The program’s roots date to 2007, when the Defense Advanced Research Projects Agency (DARPA) began leveraging relationships between universities and small businesses to prove a hypothesis that computational social sciences—theories from psychology, political science and sociology—could be exploited to forecast turmoil around the world. Formerly known as the Pre-Conflict Anticipation and Shaping program, ICEWS initially sought to develop and integrate with intelligence work a set of data analysis tools that would monitor, assess and identify leading indicators of events that make countries vulnerable to crises.

“We were successful at doing that, at meeting the metrics that were outlined by DARPA. The program matured from a really basic research stance to being transitioned to a program of record earlier this year,” Hoffman says. “It’s now being used by various parts of the government. We’ve had good success at forecasting different types of unrest and different sorts of motivations for that unrest, some of which we’re better at recognizing [than others].”

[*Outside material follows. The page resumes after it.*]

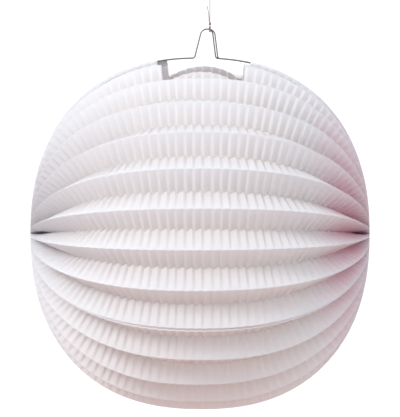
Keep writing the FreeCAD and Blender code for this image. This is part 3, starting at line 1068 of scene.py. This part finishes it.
def add_node(
    material: bpy.types.Material,
    kind: str,
    settings: Mapping[str, Any] | None = None,
    inputs: Mapping[str | int, Any] | None = None,
) -> bpy.types.Node:
    """Adds a shader node with its settings and its inputs.

    Args:
        material: the material it goes in.
        kind: the node's type, such as ShaderNodeMix.
        settings: properties of the node.
        inputs: a value or another node's output for each named or numbered input.

    Returns:
        The node.
    """
    tree = material.node_tree
    node = tree.nodes.new(kind)
    for name, value in (settings or {}).items():
        setattr(node, name, value)
    for socket, value in (inputs or {}).items():
        if isinstance(value, bpy.types.NodeSocket):
            tree.links.new(value, node.inputs[socket])
        else:
            node.inputs[socket].default_value = value
    return node


def new_material(name: str) -> bpy.types.Material:
    """An empty node material."""
    material = bpy.data.materials.new(name)
    material.use_nodes = True
    material.node_tree.nodes.clear()
    return material


@dataclass(frozen=True)
class CrimpedPaper:
    """Thin uncoated white paper, crimped, with painted shade in its folds and painted pink at one pole.

    It has hardly any gloss, lets nearly half of the light through, shows its fibres as a faint relief,
    and has painted shade: a little darker in the valley folds, and pink towards the right pole, most in
    the valleys.
    """

    middle: np.ndarray
    half_width: float = 0.120
    white: str = "F6F7FA"
    # painted shade: the colour the valley folds are painted in place of their shade
    painted_valley_shade: str = "F0EDED"
    # painted pink shade: mixed in towards the right pole, most in the valley folds
    painted_pink_shade: str = "EA94B2"
    roughness: float = 0.9
    see_through: float = 0.47
    fibre: float = 0.0006
    cloud: float = 0.012
    pink_shade_from: float = 0.6  # where the painted pink starts and is full, in half widths
    pink_shade_full: float = 1.02

    def build(self) -> bpy.types.Material:
        """Mixes white with painted shade and painted pink, and the surface with its back light.

        Returns:
            The material.
        """
        made = new_material("uncoated_white_paper_crimped")
        place = add_node(made, "ShaderNodeTexCoord")
        fold = add_node(made, "ShaderNodeAttribute", {"attribute_name": "fold"})
        parts = add_node(made, "ShaderNodeSeparateXYZ", inputs={0: place.outputs["Object"]})
        cloud = add_node(
            made,
            "ShaderNodeTexNoise",
            inputs={"Vector": place.outputs["Object"], "Scale": 1 / self.cloud, "Detail": 2.0},
        )
        middle_x = float(self.middle[0])
        # Painted pink shade: pink towards the right pole, weighted to the valley folds by the fold
        # attribute.
        towards_pole = add_node(
            made,
            "ShaderNodeMapRange",
            {"interpolation_type": "SMOOTHSTEP"},
            {
                "Value": parts.outputs["X"],
                "From Min": middle_x + self.pink_shade_from * self.half_width,
                "From Max": middle_x + self.pink_shade_full * self.half_width,
            },
        )
        depth = add_node(
            made,
            "ShaderNodeMapRange",
            inputs={"Value": fold.outputs["Fac"], "To Min": 0.08, "To Max": 1.0},
        )
        pink_shade_reach = add_node(
            made,
            "ShaderNodeMath",
            {"operation": "MULTIPLY"},
            {0: towards_pole.outputs[0], 1: depth.outputs[0]},
        )
        uneven = add_node(
            made,
            "ShaderNodeMapRange",
            inputs={
                "Value": cloud.outputs["Fac"],
                "From Min": 0.3,
                "From Max": 0.7,
                "To Min": 0.7,
                "To Max": 1.1,
            },
        )
        pink_shade_share = add_node(
            made,
            "ShaderNodeMath",
            {"operation": "MULTIPLY"},
            {0: pink_shade_reach.outputs[0], 1: uneven.outputs[0]},
        )
        # Painted shade: the paper gets darker from the ridges to the valley folds.
        shaded = add_node(
            made,
            "ShaderNodeMix",
            {"data_type": "RGBA"},
            {0: fold.outputs["Fac"], 6: linear(self.white), 7: linear(self.painted_valley_shade)},
        )
        colour = add_node(
            made,
            "ShaderNodeMix",
            {"data_type": "RGBA"},
            {0: pink_shade_share.outputs[0], 6: shaded.outputs[2], 7: linear(self.painted_pink_shade)},
        )
        fibres = add_node(
            made,
            "ShaderNodeTexNoise",
            inputs={"Vector": place.outputs["Object"], "Scale": 1 / self.fibre, "Detail": 4.0},
        )
        bump = add_node(
            made,
            "ShaderNodeBump",
            inputs={"Strength": 0.12, "Distance": 0.0001, "Height": fibres.outputs["Fac"]},
        )
        surface = add_node(
            made,
            "ShaderNodeBsdfPrincipled",
            inputs={
                "Base Color": colour.outputs[2],
                "Roughness": self.roughness,
                "IOR": 1.45,
                "Specular IOR Level": 0.15,
                "Normal": bump.outputs[0],
            },
        )
        through = add_node(
            made,
            "ShaderNodeBsdfTranslucent",
            inputs={"Color": colour.outputs[2], "Normal": bump.outputs[0]},
        )
        both = add_node(
            made,
            "ShaderNodeMixShader",
            inputs={0: self.see_through, 1: surface.outputs[0], 2: through.outputs[0]},
        )
        add_node(made, "ShaderNodeOutputMaterial", inputs={"Surface": both.outputs[0]})
        return made


@dataclass(frozen=True)
class DrawnWire:
    """Bright steel wire, cold drawn: a grey metal with a fine, faint mottle and a soft shine."""

    colour: str = "8E8A88"
    dark: str = "6F6B69"
    roughness: float = 0.34
    drawing: float = 0.0007

    def build(self) -> bpy.types.Material:
        """Metal whose roughness and colour vary with fine noise.

        Returns:
            The material.
        """
        made = new_material("steel_wire_cold_drawn")
        place = add_node(made, "ShaderNodeTexCoord")
        noise = add_node(
            made,
            "ShaderNodeTexNoise",
            inputs={"Vector": place.outputs["Object"], "Scale": 1 / self.drawing, "Detail": 3.0},
        )
        rough = add_node(
            made,
            "ShaderNodeMapRange",
            inputs={
                "Value": noise.outputs["Fac"],
                "To Min": self.roughness - 0.08,
                "To Max": self.roughness + 0.12,
            },
        )
        tone = add_node(
            made,
            "ShaderNodeMix",
            {"data_type": "RGBA"},
            {0: noise.outputs["Fac"], 6: linear(self.colour), 7: linear(self.dark)},
        )
        surface = add_node(
            made,
            "ShaderNodeBsdfPrincipled",
            inputs={"Base Color": tone.outputs[2], "Metallic": 1.0, "Roughness": rough.outputs[0]},
        )
        add_node(made, "ShaderNodeOutputMaterial", inputs={"Surface": surface.outputs[0]})
        return made


@dataclass(frozen=True)
class CottonThread:
    """Spun cotton, three plies twisted and dyed a dusty rose grey: matt, with a little fuzz."""

    colour: str = "A08A88"
    dark: str = "7C6766"
    fibre: float = 0.0001

    def build(self) -> bpy.types.Material:
        """Two tones mixed by fine noise, under a faint sheen.

        Returns:
            The material.
        """
        made = new_material("cotton_thread_twisted")
        place = add_node(made, "ShaderNodeTexCoord")
        noise = add_node(
            made,
            "ShaderNodeTexNoise",
            inputs={"Vector": place.outputs["Object"], "Scale": 1 / self.fibre, "Detail": 3.0},
        )
        tone = add_node(
            made,
            "ShaderNodeMix",
            {"data_type": "RGBA"},
            {0: noise.outputs["Fac"], 6: linear(self.colour), 7: linear(self.dark)},
        )
        surface = add_node(
            made,
            "ShaderNodeBsdfPrincipled",
            inputs={"Base Color": tone.outputs[2], "Roughness": 0.85, "Sheen Weight": 0.3},
        )
        add_node(made, "ShaderNodeOutputMaterial", inputs={"Surface": surface.outputs[0]})
        return made


# ---- The studio ----------------------------------------------------------------------------


@dataclass
class Studio:
    """A pale floor, a white surround and soft lamps, and the camera."""

    middle: np.ndarray
    distance: float = 2.25
    elevation: float = 5.0
    frame_height: float = 0.2957
    aim_above_middle: float = 0.0176
    floor_gap: float = 0.35
    ball_radius: float = 0.125
    sky: float = 1.0
    key: float = 1.7
    fill: float = 0.22
    warmth: float = 0.34
    warm_size: float = 0.7
    warm_colour: str = "FFA07C"
    surround_colour: str = "FCFDFF"
    # Painted shadow: a warm grey floor under the lantern, which also dims and warms the light it throws
    # up.
    floor_painted_shadow: str = "C0AAA2"
    floor_far: str = "FAFAFA"
    floor_fade: tuple[float, float] = (1.2, 2.2)  # from the painted shadow's colour to the far one
    floor_sides: int = 64

    def camera(self) -> None:
        """A long lens, a little above the ball's middle, with that height of view at the ball."""
        data = bpy.data.cameras.new("camera")
        data.sensor_width = 36.0
        data.lens = data.sensor_width * self.distance / self.frame_height
        data.clip_end = 100.0
        camera = bpy.data.objects.new("camera", data)
        bpy.context.scene.collection.objects.link(camera)
        tilt = math.radians(self.elevation)
        back = Vector((0, -math.cos(tilt), math.sin(tilt)))
        aim = Vector(self.middle) + Vector((0, 0, self.aim_above_middle / math.cos(tilt)))
        camera.location = Vector(self.middle) + back * self.distance
        camera.rotation_mode = "QUATERNION"
        camera.rotation_quaternion = (aim - camera.location).to_track_quat("-Z", "Y")
        bpy.context.scene.camera = camera

    def lamp(
        self, name: str, strength: float, colour: str, spread: float, direction: Sequence[float]
    ) -> None:
        """A sun lamp so wide that it works as a large soft box.

        Args:
            name: the lamp's name.
            strength: its strength.
            colour: its sRGB hex colour.
            spread: the angle that it fills, in degrees.
            direction: where the light comes from.
        """
        data = bpy.data.lights.new(name, "SUN")
        data.energy = strength
        data.color = linear(colour)[:3]
        data.angle = math.radians(spread)
        lamp = bpy.data.objects.new(name, data)
        bpy.context.scene.collection.objects.link(lamp)
        lamp.rotation_mode = "QUATERNION"
        lamp.rotation_quaternion = Vector(direction).to_track_quat("Z", "Y")

    def warm_fill(self) -> None:
        """A low, weak, rose-warm soft box under the ball, which lights its lower half."""
        data = bpy.data.lights.new("warm_fill", "AREA")
        data.shape = "DISK"
        data.size = self.warm_size
        data.energy = self.warmth
        data.color = linear(self.warm_colour)[:3]
        lamp = bpy.data.objects.new("warm_fill", data)
        bpy.context.scene.collection.objects.link(lamp)
        lamp.location = Vector(self.middle) - Vector((0, 0, self.ball_radius + 0.8 * self.floor_gap))
        lamp.rotation_mode = "QUATERNION"
        lamp.rotation_quaternion = Vector((0, 0, 1)).to_track_quat("-Z", "Y")
        lamp.visible_camera = False

    def surround(self) -> None:
        """An even white surround."""
        world = bpy.data.worlds.new("white_surround")
        world.use_nodes = True
        background = world.node_tree.nodes["Background"]
        background.inputs["Color"].default_value = linear(self.surround_colour)
        background.inputs["Strength"].default_value = self.sky
        bpy.context.scene.world = world

    def floor_finish(self) -> bpy.types.Material:
        """Pale matt backdrop paper: warm grey painted shadow under the lantern, white further out."""
        made = new_material("backdrop_paper_matt")
        place = add_node(made, "ShaderNodeTexCoord")
        centred = add_node(
            made,
            "ShaderNodeVectorMath",
            {"operation": "MULTIPLY"},
            {0: place.outputs["Object"], 1: (1.0, 1.0, 0.0)},
        )
        away = add_node(made, "ShaderNodeVectorMath", {"operation": "LENGTH"}, {0: centred.outputs[0]})
        share = add_node(
            made,
            "ShaderNodeMapRange",
            {"interpolation_type": "SMOOTHSTEP"},
            {
                "Value": away.outputs["Value"],
                "From Min": self.floor_fade[0],
                "From Max": self.floor_fade[1],
            },
        )
        # Painted shadow: warm grey near the lantern, fading to white further out.
        colour = add_node(
            made,
            "ShaderNodeMix",
            {"data_type": "RGBA"},
            {0: share.outputs[0], 6: linear(self.floor_painted_shadow), 7: linear(self.floor_far)},
        )
        surface = add_node(
            made,
            "ShaderNodeBsdfPrincipled",
            inputs={"Base Color": colour.outputs[2], "Roughness": 0.95, "Specular IOR Level": 0.1},
        )
        add_node(made, "ShaderNodeOutputMaterial", inputs={"Surface": surface.outputs[0]})
        return made

    def floor(self) -> None:
        """A wide disc, some way under the hanging ball."""
        height = self.middle[2] - self.ball_radius - self.floor_gap
        radius = np.array([0.02, 0.3, 0.8, 1.5, 3.0, 8.0, 40.0, 200.0])
        angle = np.arange(self.floor_sides) * TAU / self.floor_sides
        x = radius[:, None] * np.cos(angle)
        y = radius[:, None] * np.sin(angle)
        points = np.stack([x, y, np.full_like(x, height)], axis=-1).reshape(-1, 3)
        quads = grid_quads(len(radius), len(angle), round_columns=True)[:, ::-1]
        disc = mesh_piece("floor", points, quads, self.floor_finish())

    def build(self) -> None:
        """Sets the surround, the lamps, the floor, the camera and a plain view of colours."""
        self.surround()
        self.lamp("key", self.key, "FFFEFC", 22, (-0.74, -0.46, 0.58))
        self.lamp("fill", self.fill, "F6F9FF", 70, (0.75, -0.6, 0.35))
        self.warm_fill()
        self.floor()
        self.camera()
        bpy.context.scene.view_settings.view_transform = "Standard"


# ---- The lantern ---------------------------------------------------------------------------


def dress(node: str, material: bpy.types.Material) -> None:
    """Gives one of the frame's own pieces a finish."""
    piece = frame["nodes"][node]
    piece.data.materials.clear()
    piece.data.materials.append(material)


def main() -> None:
    """Builds the studio, the paper ball, its poles and its thread, and reports each piece."""
    fold_joint = next(joint for joint in frame["joints"] if joint["name"] == "pleat_fold_01")
    middle = np.array(fold_joint["pos_m"], float)
    paper = CrimpedPaper(middle).build()
    made = PaperBall(middle, paper).build()
    made += [PoleGather(middle, end, paper).build() for end in End]
    made += HangingThread(CottonThread().build()).build()
    wire = DrawnWire().build()
    for node in ("front_wire", "back_wire", "pole_pin_left", "pole_pin_right"):
        dress(node, wire)
        made.append(frame["nodes"][node])
    Studio(middle).build()
    for piece in made:
        log.info("%s: %d points", piece.name, len(piece.data.vertices))


if __name__ == "__main__":
    logging.basicConfig(level=logging.INFO, format="%(name)s %(message)s")
    main()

This technology can serve as a good aid for the intelligence community and should be seen as a benefit, but it cannot replace the diligence of analysts assigned to monitor extremist communications and behaviors, says Bill Nolte, former director of education and training in the Office of the Director of National Intelligence and former deputy assistant director of central intelligence at the CIA. “Big data and technology tools can offer the promise to make predictions better and can help reduce uncertainties, but we don’t have the holy grail or a crystal ball,” says Nolte, now a research professor at the University of Maryland School of Public Policy.

The tool’s use extends beyond the intelligence community, Hoffman offers, to help the Foreign Service and military personnel, and it boasts broad commercial applications for the insurance, real estate and transportation industries. “When it started, it was a lot more labor-intensive, but we’ve gotten to the point now where basically news stories come into the system, and within about 10 to 15 minutes, they are processed and incorporated into the database,” Hoffman explains. “Analysts can basically set up alerts so they are notified whenever a certain organization shows up in the news that they’re interested in [or] if a certain type of event is occurring. The data processing is completely automated.”

ICEWS looks at five events of interest, or EOIs: rebellions, insurgencies, ethnic religious violence, international crises and domestic political crises. “While ICEWS has been in the process of hardening and transitioning to a program of record, research has continued to move forward, and we’re looking at other types of events, like mass protests,” Hoffman says.

The program, which began as an aggregator of news in English, pulls open-source, unclassified published information. It since has added Spanish, French, Portuguese and varying dialects of Arabic to its repertoire of languages, which ICEWS then translates into English. Currently, 80 percent of data is mined from English-language news outlets and articles. By the end of 2016, the amount will be closer to 50 percent as the program will pull from an increased number of foreign news outlets to reduce Western bias in news accounts. Programmers also will add Chinese and additional Arabic dialects, Hoffman says. The models do not access social media of any type.

To mitigate skewed results that might stem from published propaganda by state-run outlets or factual errors in reporting, the program taps 6,000 news sources, many of which are news aggregators, such as Dow Jones Factiva. Data also is pulled from the CIA’s Open Source Center. “Every case that actually happens—part of what we call our ground truth—basically feeds back into our models that use learning techniques to incorporate that example into the reasoning,” Hoffman says. “The next time that sort of pattern starts to emerge, we’ll be much better at recognizing it and forecasting it.”

ICEWS is the unclassified, ground-level version of the technology that spawned a classified program of record that is part of the Integrated Strategic Planning and Analysis Network, or ISPAN. As if forecasting war or civil strife were not difficult enough, the intelligence community is soliciting technology that delves into the unseen world of cyberspace. For example, the Intelligence Advanced Research Projects Activity (IARPA) seeks technology that would warn of significant cyber events before they occur. The Cyber-attack Automated Unconventional Sensor Environment, or CAUSE, would provide automated methods that forecast cyber attacks significantly earlier than existing methods.

The next ICEWS evolution seeks to improve the granularity of the data and the accuracy of the forecasts, Hoffman proposes. The program will not just be looking at answering questions such as “Will there be a rebellion in this country in November? We’re looking at estimating the exact number of mass protests that might occur in [a certain] province three weeks from now,” he says.